THE WONDERFUL TREE in a sermon by Geerhardus Vos


Once you have tasted of these kind of moments as described above, there is no turning back. Nothing else is a sweet or satisfying. But these encounters cannot be contrived or manufactured.

Listen to John Newton refuse to settle for distance from God, but rather seeks for communion and renewal.

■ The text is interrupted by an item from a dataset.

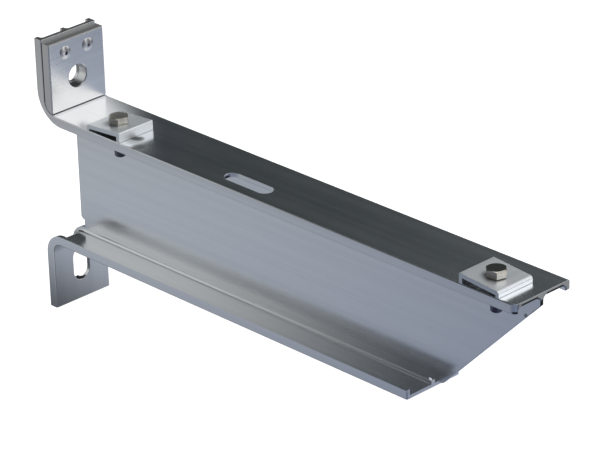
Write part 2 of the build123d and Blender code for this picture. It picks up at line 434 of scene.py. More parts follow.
@dataclass(frozen=True)
class Metal:
    """A bare metal finish with tool marks, streaks, smudges and worn edges.

    Colours are linear red, green and blue. Depths and radii are in metres. The details, painted shade and
    light among them, are laid over it in their order.
    """

    name: str
    colour: Triple
    shade: Triple
    roughness: float
    roughness_swing: float
    grain: Grain
    mark_depth: float
    edge_radius: float
    edge_wear: float = 0.5
    bend: Span | None = None
    bent_grain: Grain = Grain.ALONG_Z
    details: tuple[SawnOrPaintedStrip | PaintedBoreShade | MarkOrPaintedShade | BoltFootShade, ...] = ()
    streak_width: float = 5.0
    smudge_scale: Triple = (28.0, 36.0, 36.0)
    smudge_roughness: float = 0.8
    tone_weights: Triple = (0.25, 0.6, 0.15)
    tone_range: Span = (0.3, 0.7)
    height_weights: Triple = (0.45, 1.1, 0.6)
    edge_turn: Span = (0.02, 0.3)
    edge_gain: float = 1.08
    least_roughness: float = 0.06

    def marks(self, graph: Graph, place: Any, grain: Grain) -> tuple[Level, Level]:
        """The tool marks for one grain direction.

        Fine marks are noise stretched along the grain; streaks are the same at a fifth of the frequency.

        Args:
            graph: the material's tree.
            place: the point in the bracket's frame.
            grain: the direction.

        Returns:
            Fine marks and broad streaks, each from 0 to 1.
        """
        broad_scale = tuple(part / self.streak_width for part in grain.value)
        fine = graph.noise(place, grain.value, detail=3.0, roughness=0.65)
        broad = graph.noise(place, broad_scale, detail=2.0, roughness=0.5)
        return fine, broad

    def bare(self, graph: Graph, bevel: bpy.types.NodeSocket) -> Skin:
        """The metal before its details.

        Its tone and height are sums of the fine marks, the streaks and the smudges, each times its weight.
        The grain turns at a bend, and edges are brighter where the bevelled normal leaves the true one.

        Args:
            graph: the material's tree.
            bevel: the normal with its edges rounded.

        Returns:
            The finish so far.
        """
        place = graph.place()
        fine, broad = self.marks(graph, place, self.grain)
        if self.bend is not None:
            bent_fine, bent_broad = self.marks(graph, place, self.bent_grain)
            on_arm = graph.parts(place)[0].rise(*self.bend)
            fine = bent_fine + (fine - bent_fine) * on_arm
            broad = bent_broad + (broad - bent_broad) * on_arm
        smudge = graph.noise(place, self.smudge_scale, detail=3.0, roughness=0.6)
        layers = (fine, broad, smudge)
        normal = graph.node("ShaderNodeNewGeometry").outputs["Normal"]
        edge = (1.0 - graph.dot(bevel, normal)).rise(*self.edge_turn)
        tone = weighted(layers, self.tone_weights).rise(*self.tone_range)
        smudging = self.roughness_swing * self.smudge_roughness
        rough = self.roughness + (broad - 0.5) * self.roughness_swing + (smudge - 0.5) * smudging
        height = weighted(layers, self.height_weights)
        colour = graph.blend(tone, self.shade, self.colour)
        skin = Skin(graph, place, normal, self.shade, colour, rough, height)
        worn = tuple(min(1.0, part) for part in toned(self.colour, self.edge_gain))
        skin.paint(edge * self.edge_wear, worn)
        return skin

    def material(self) -> bpy.types.Material:
        """Builds the finish.

        Returns:
            The material.
        """
        made, graph = blank_material(self.name)
        bevel = graph.node("ShaderNodeBevel", {"samples": 6}, {"Radius": self.edge_radius}).outputs["Normal"]
        skin = self.bare(graph, bevel)
        for detail in self.details:
            detail.apply(skin)
        bump = graph.node(
            "ShaderNodeBump",
            sockets={"Strength": 1.0, "Distance": self.mark_depth, "Height": skin.height, "Normal": bevel},
        )
        surface = graph.node(
            "ShaderNodeBsdfPrincipled",
            sockets={
                "Base Color": skin.colour,
                "Metallic": 1.0,
                "Roughness": skin.rough.above(self.least_roughness),
                "Normal": bump.outputs["Normal"],
            },
        )
        graph.finish("Material", surface.outputs["BSDF"])
        return made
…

How tedious and tasteless the hours
When Jesus I no longer see;
Sweet prospects, sweet birds and sweet flowers,
Have all lost their sweetness to me;
The midsummer sun shines but dim,
The fields strive in vain to look gay.
But when I am happy in Him,
December’s as pleasant as May.

His Name yields the richest perfume,
And sweeter than music His voice;
His presence disperses my gloom,
And makes all within me rejoice.
I should, were He always thus nigh,
Have nothing to wish or to fear;
No mortal as happy as I,
My summer would last all the year.

Content with beholding His face,
My all to His pleasure resigned,
No changes of season or place
Would make any change in my mind:
While blessed with a sense of His love,
A palace a toy would appear;
All prisons would palaces prove,
If Jesus would dwell with me there.

Dear Lord, if indeed I am Thine,
If Thou art my sun and my song,
Say, why do I languish and pine?
And why are my winters so long?
O drive these dark clouds from the sky,
Thy soul cheering presence restore;
Or take me to Thee up on high,
Where winter and clouds are no more.


Those that have had a sweet communion with God, when they have lost it, do count every day ten thousand till they have recovered it again; and when Christ leaves his spouse, he forsakes her not altogether, but leaves something on the heart that maketh her to long after him.

He absents himself that he may enlarge the desires of the soul, and after the soul hath him again, it will not let him go. He comes for our good, and leaves us for our good. We should therefore judge rightly of our estates, and not think we are forsaken of God when we are in a desertion.